A Christian victory as infamous ‘gay cake’ case thrown out by European Court of Human Rights

The latest installment in the seven-year legal battle over a Christian bakery’s refusal to put a message in support of gay marriage on a cake

editor: John Cody
author: Remix News Staff
via:
FILE - Gay rights activist Gareth Lee, center, leaves Laganside court, Northern Ireland, Thursday March 26, 2015. A top European court said Thursday, Jan. 6, 2022 that it could not rule in a high-profile gay rights discrimination case centered on a request to decorate a cake with the words “Support Gay Marriage.” (AP Photo/Peter Morrison, File)

A claim brought against a Christian bakery in Northern Ireland that refused a customer’s request to put “Support Gay Marriage” on one of its cakes has been thrown out by the European Court of Human Rights (ECHR).

The ruling is the latest in a seven-year long legal battle that began in 2014 when the claimant Gareth Lee, a member of the LGBT community, ordered a cake from Daniel and Amy McArthur, a Christian couple who run the Ashers bakery in Belfast.

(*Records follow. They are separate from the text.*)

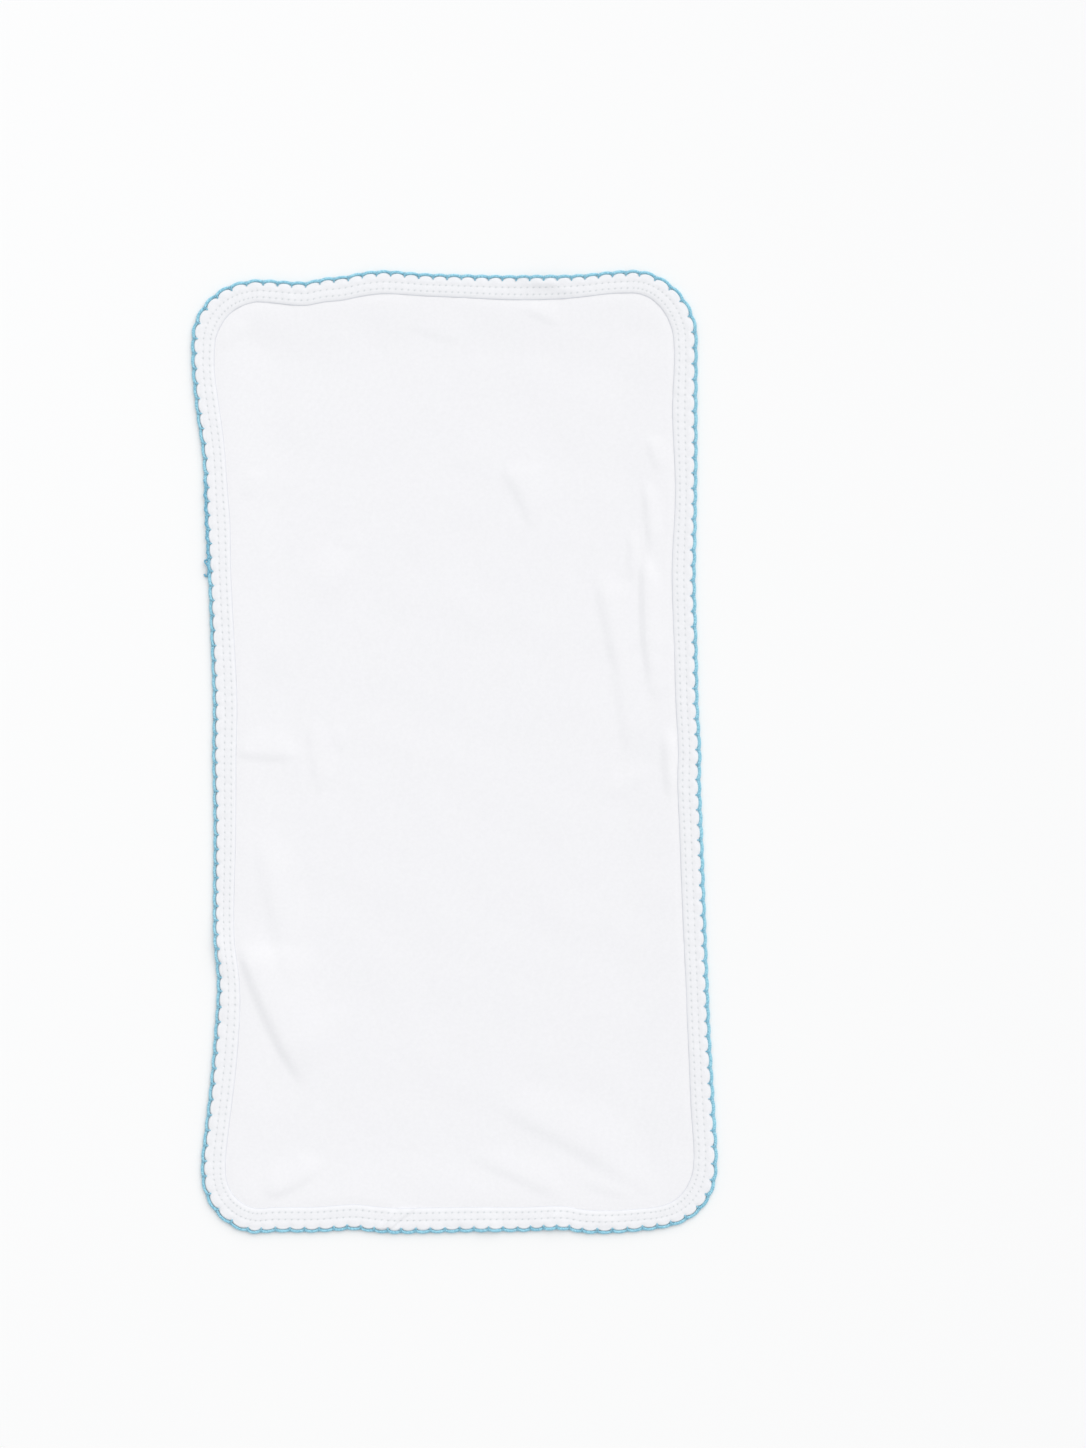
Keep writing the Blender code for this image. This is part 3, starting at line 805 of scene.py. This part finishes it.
def roll_tube(name, centre, radius, sides, closed=True):
    """A tube round a line of points. A grid is rolled up, and its ends are joined where it closes."""
    count = len(centre)
    spans = count if closed else count - 1
    grid, length_share, girth_share = add_grid(name, spans, sides)
    index = np.rint(length_share * spans).astype(int)
    if closed:
        ahead, behind = np.roll(centre, -1, axis=0), np.roll(centre, 1, axis=0)
    else:
        ahead = np.vstack([centre[1:], centre[-1:]])
        behind = np.vstack([centre[:1], centre[:-1]])
    run = ahead - behind
    run /= np.linalg.norm(run, axis=1, keepdims=True)
    side = np.cross(run, (0.0, 0.0, 1.0))
    side /= np.maximum(np.linalg.norm(side, axis=1, keepdims=True), 1e-9)
    up = np.cross(side, run)
    index = index % count
    turn = girth_share * 2 * math.pi
    size = np.broadcast_to(radius, (count,))[index][:, None]
    ring = side[index] * np.cos(turn)[:, None] + up[index] * np.sin(turn)[:, None]
    places = centre[index] + ring * size
    move_points(grid, *places.T)
    bpy.ops.object.mode_set(mode="EDIT")
    bpy.ops.mesh.select_all(action="SELECT")
    bpy.ops.mesh.remove_doubles(threshold=0.000001)
    if not closed:
        bpy.ops.mesh.fill_holes(sides=sides)
    bpy.ops.mesh.normals_make_consistent(inside=False)
    bpy.ops.object.mode_set(mode="OBJECT")
    bpy.ops.object.shade_smooth()
    return grid


def surface_height(along, share):
    """Height of the binding's top, at a share of its reach, without the pits of the stitches."""
    shares = np.array([point.share for point in UPPER_SECTION])[::-1]
    heights = np.array([point.height for point in UPPER_SECTION])[::-1]
    inward = share * reach_of(along)
    soft = 0.05 * unevenness(23, along, inward * 0.6, 3.0, 9.0)
    soft = soft + 0.05 * unevenness(31, along, inward, 9.0, 40.0)
    soft = soft + puff_height(along, inward)
    return np.interp(share, shares, heights) + soft + lap_height(along, inward)


def thread_material(name, colour, dark, roughness, fibre_scale):
    """Spun thread, with its colour varied along the fibres."""
    material = bpy.data.materials.new(name)
    material.use_nodes = True
    tree = material.node_tree
    shader = tree.nodes["Principled BSDF"]
    shader.inputs["Roughness"].default_value = roughness
    shader.inputs["Specular IOR Level"].default_value = 0.25
    shader.inputs["Sheen Weight"].default_value = 0.15
    place = tree.nodes.new("ShaderNodeTexCoord")
    fibre = tree.nodes.new("ShaderNodeTexNoise")
    fibre.inputs["Scale"].default_value = fibre_scale
    fibre.inputs["Detail"].default_value = 4
    tree.links.new(place.outputs["Object"], fibre.inputs["Vector"])
    shades = tree.nodes.new("ShaderNodeValToRGB")
    shades.color_ramp.elements[0].position = 0.38
    shades.color_ramp.elements[0].color = (*dark, 1)
    shades.color_ramp.elements[1].position = 0.62
    shades.color_ramp.elements[1].color = (*colour, 1)
    tree.links.new(fibre.outputs["Fac"], shades.inputs["Fac"])
    tree.links.new(shades.outputs["Color"], shader.inputs["Base Color"])
    bump = tree.nodes.new("ShaderNodeBump")
    bump.inputs["Strength"].default_value = 0.6
    bump.inputs["Distance"].default_value = 0.0001
    tree.links.new(fibre.outputs["Fac"], bump.inputs["Height"])
    tree.links.new(bump.outputs["Normal"], shader.inputs["Normal"])
    return material


white_thread = thread_material("White sewing thread", THREAD_WHITE, (0.84, 0.85, 0.86), 0.7, 2500)
THREAD_STATIONS = 8
thread_along = np.interp(
    np.arange(STITCHES * THREAD_STATIONS) / THREAD_STATIONS,
    np.arange(STITCHES + 1),
    stitch_along,
)
thread_phase = np.tile(np.arange(THREAD_STATIONS) / THREAD_STATIONS, STITCHES)
dive = np.exp(-((np.minimum(thread_phase, 1 - thread_phase) / 0.1) ** 2))
for number, share in enumerate(ROWS_OF_STITCHES):
    thread_height = surface_height(thread_along, share) - 0.06 - (HOLE_DEPTH + 0.2) * dive
    line = lay_down(thread_along, share * reach_of(thread_along), thread_height)
    needle = roll_tube(f"needle_thread_{number + 1}", np.stack(line, axis=1), NEEDLE_THREAD, 6)
    set_material(needle, white_thread)
    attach(needle, "root")

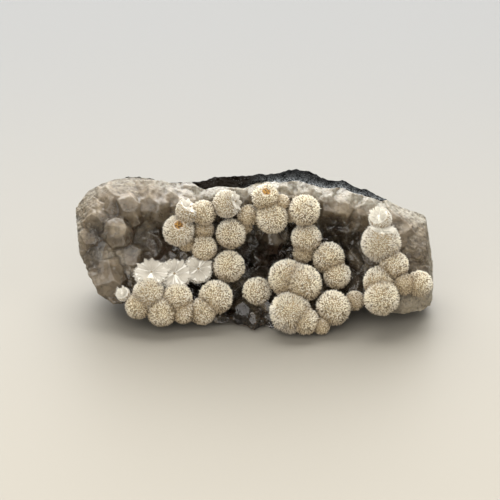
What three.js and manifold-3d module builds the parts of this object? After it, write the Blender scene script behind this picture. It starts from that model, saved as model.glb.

Upon reviewing the request, in which a design had been sought with the words “Support Gay Marriage” piped across the top, the couple told Lee they would be unable to process the order because it was inconsistent with their religious beliefs.

The international court in Strasbourg had been asked to preside over the case after the UK Supreme Court ruled in 2018 in favor of the Christian bakery, prompting Lee, a gay rights activist, to escalate the case to the ECHR on the basis that he had been discriminated against and the UK domestic courts had not given sufficient weight to his rights under the European Convention on Human Rights.

However, in a written judgment published on Thursday, the Strasbourg court ruled that Lee’s case was inadmissible, for the reason that he failed to raise the argument of a contravention of his human rights in the domestic courts, thereby preventing the UK Supreme Court the opportunity to address the merits of the argument first and foremost.

“Convention arguments must be raised explicitly or in substance before the domestic authorities,” the ruling read.

“The applicant had not invoked his Convention rights at any point in the domestic proceedings.

“By relying solely on domestic law, the applicant had deprived the domestic courts of the opportunity to address any Convention issues raised, instead asking the court to usurp the role of the domestic courts.

“Because he had failed to exhaust domestic remedies, the application was inadmissible,” it concluded.

The victory in Europe for the Christian bakers has been met favorably by Northern Ireland’s socially conservative First Minister, Paul Givan, who said: “I am glad the European Court of Human Rights has ruled this to be inadmissible. It validates the decision of the UK Supreme Court, which was to say that this never should have been brought to court in the first place.”

The judgment however was not welcomed by all, with the controversial LGBT rights charity Stonewall regarding the ruling “a backwards step for equality.”